En un parate en el medio de la ruta, a sólo una hora de Capital Federal, los manifestantes bajan de los siete micros para cargar agua caliente o ir al baño. Don Carlos fuma al costado del micro y hablando bajito confiesa sus ganas de visitar Buenos Aires. Hace más de 30 años que no vuelve. “La última vez que pasé fue cuando hice el servicio militar en La Plata, cerca del Parque Iraola”, apunta el paisano.
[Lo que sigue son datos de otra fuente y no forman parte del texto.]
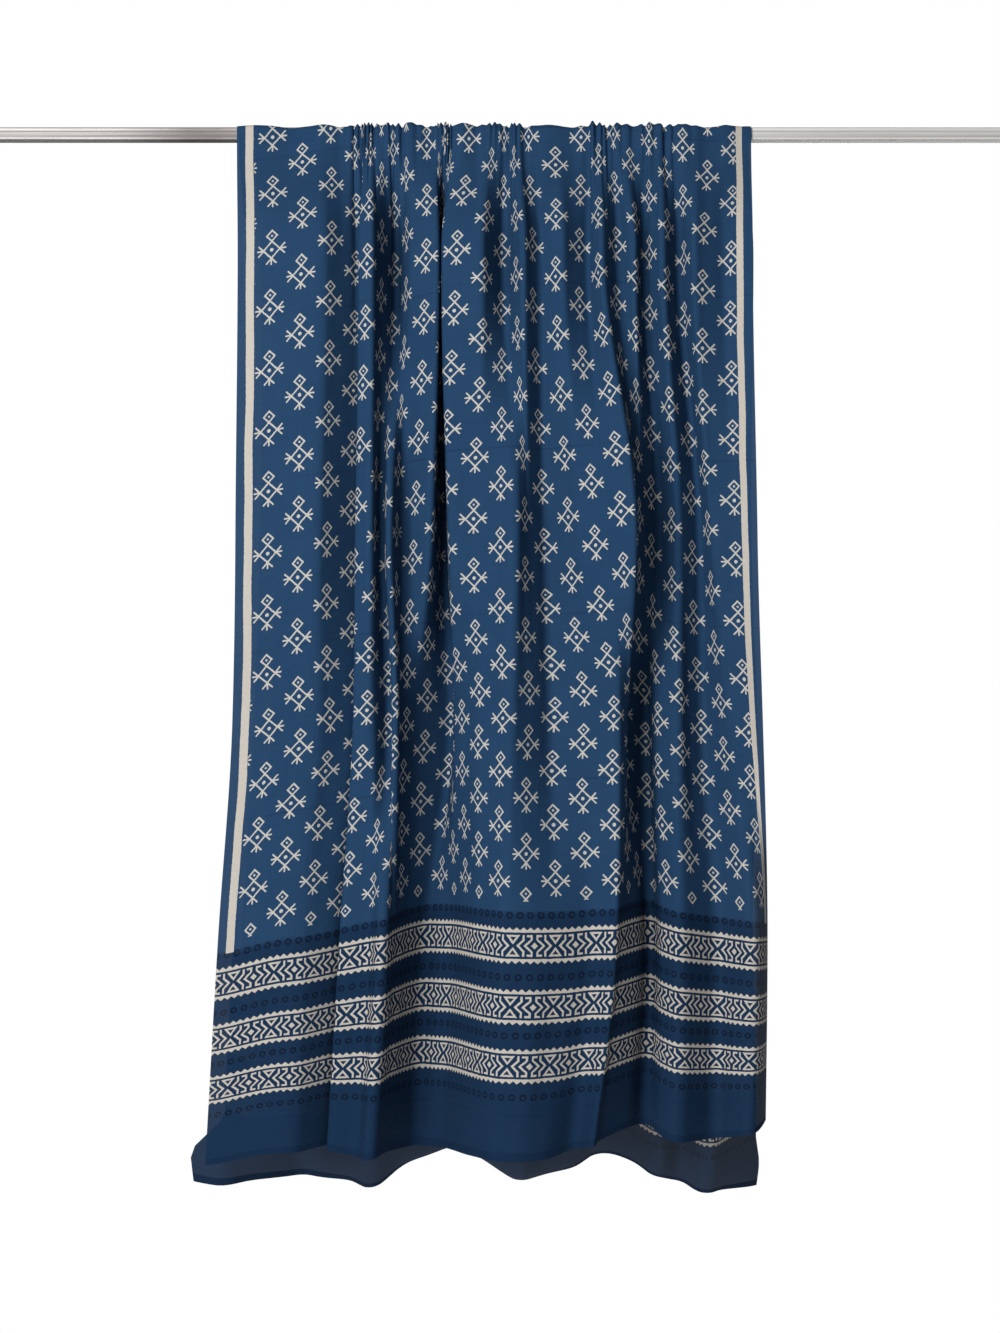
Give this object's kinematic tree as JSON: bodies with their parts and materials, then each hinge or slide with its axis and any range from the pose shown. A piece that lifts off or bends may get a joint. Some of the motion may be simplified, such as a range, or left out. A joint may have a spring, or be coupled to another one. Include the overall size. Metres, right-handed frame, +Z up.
{
  "type": "printed dupatta on a hanging bar",
  "caption": "Long block-printed cotton scarf hung in folds over a straight square bar, with a banded border at each end.",
  "frame": {"origin": "middle of the bar's left end face, seen from the front", "axes": "+X along the bar to the right, +Y away from the front of the cloth, +Z up"},
  "size_m": [1.4, 0.3493, 1.3098],
  "materials": {
    "indigo_cotton": "matt, thin, printed",
    "brushed_steel": "satin"
  },
  "bodies": {
    "root": {"dupatta": "indigo_cotton", "bar": "brushed_steel"}
  },
  "joints": []
}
A diferencia de la mayoría, chusmearía después el pelirrojo al retomar el viaje, este hombre pudo comprarse una casa luego de que lo despidieran de El Potrero, una estancia 25 mil hectáreas “con iglesia y colegio adentro”. Los peones tienen prohibido cazar ciervos y Don Carlos mató uno y se lo encontraron. Hacía más de veinte años que estaba en esa estancia y si no fuera por la indemnización, dice Ignacio, “nunca se hubiera podido comprar un lugar para vivir”.
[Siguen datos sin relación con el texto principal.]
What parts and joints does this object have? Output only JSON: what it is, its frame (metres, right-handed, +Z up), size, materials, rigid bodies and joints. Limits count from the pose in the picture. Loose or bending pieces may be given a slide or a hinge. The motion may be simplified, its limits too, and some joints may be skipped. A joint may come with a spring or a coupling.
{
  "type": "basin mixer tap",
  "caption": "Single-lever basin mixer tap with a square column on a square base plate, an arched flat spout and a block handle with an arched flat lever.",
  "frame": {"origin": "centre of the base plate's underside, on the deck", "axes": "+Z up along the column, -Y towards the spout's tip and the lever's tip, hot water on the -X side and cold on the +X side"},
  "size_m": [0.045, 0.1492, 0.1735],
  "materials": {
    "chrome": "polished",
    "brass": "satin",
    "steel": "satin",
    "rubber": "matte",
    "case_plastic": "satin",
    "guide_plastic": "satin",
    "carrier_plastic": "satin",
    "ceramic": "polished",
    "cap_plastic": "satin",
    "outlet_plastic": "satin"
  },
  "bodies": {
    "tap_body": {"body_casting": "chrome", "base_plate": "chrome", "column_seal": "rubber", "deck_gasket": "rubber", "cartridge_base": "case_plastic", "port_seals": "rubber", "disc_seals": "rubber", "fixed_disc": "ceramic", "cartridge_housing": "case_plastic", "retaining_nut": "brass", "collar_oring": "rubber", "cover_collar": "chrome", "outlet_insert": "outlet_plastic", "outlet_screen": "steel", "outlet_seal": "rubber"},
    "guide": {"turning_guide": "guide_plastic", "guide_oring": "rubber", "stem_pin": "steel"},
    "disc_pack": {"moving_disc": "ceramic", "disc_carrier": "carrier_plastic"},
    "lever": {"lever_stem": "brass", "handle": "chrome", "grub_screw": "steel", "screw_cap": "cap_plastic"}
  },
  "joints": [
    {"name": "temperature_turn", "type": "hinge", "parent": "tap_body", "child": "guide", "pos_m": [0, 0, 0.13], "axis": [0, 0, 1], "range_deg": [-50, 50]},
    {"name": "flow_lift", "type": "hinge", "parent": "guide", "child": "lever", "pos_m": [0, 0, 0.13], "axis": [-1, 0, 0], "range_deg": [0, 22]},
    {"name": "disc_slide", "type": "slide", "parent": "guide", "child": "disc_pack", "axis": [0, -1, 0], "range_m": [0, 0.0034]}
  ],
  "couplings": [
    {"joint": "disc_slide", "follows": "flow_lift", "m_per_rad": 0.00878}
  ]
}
Sobre la autopista Panamericana, a poco de llegar a la concentración citada en Palermo alrededor del Monumento de los Españoles, el grupo de los muchachos del fondo mira asombrado por la ventana, saluda y hace chistes a los conductores que van a la par, como si viajaran en un micro escolar. Al bajar, en la Avenida del Libertador, Don Carlos mira los edificios descomunales que se yerguen alrededor del escenario montado para el acto. Son las 12.30 y ya hay casi cinco mil personas acomodándose para un acto que comenzará en cinco horas. La columna de Gualeguaychú es recibida con aplausos. El pelirrojo, Gustavo y los otros muchachos se pierden en la multitud; Don Carlos toma las manos de su esposa y su hija y va directo al puesto de choripanes. Pregunta los precios, frunce el mostacho y se resigna. Le alcanza para pagar una sola ronda y la tarde recién empieza.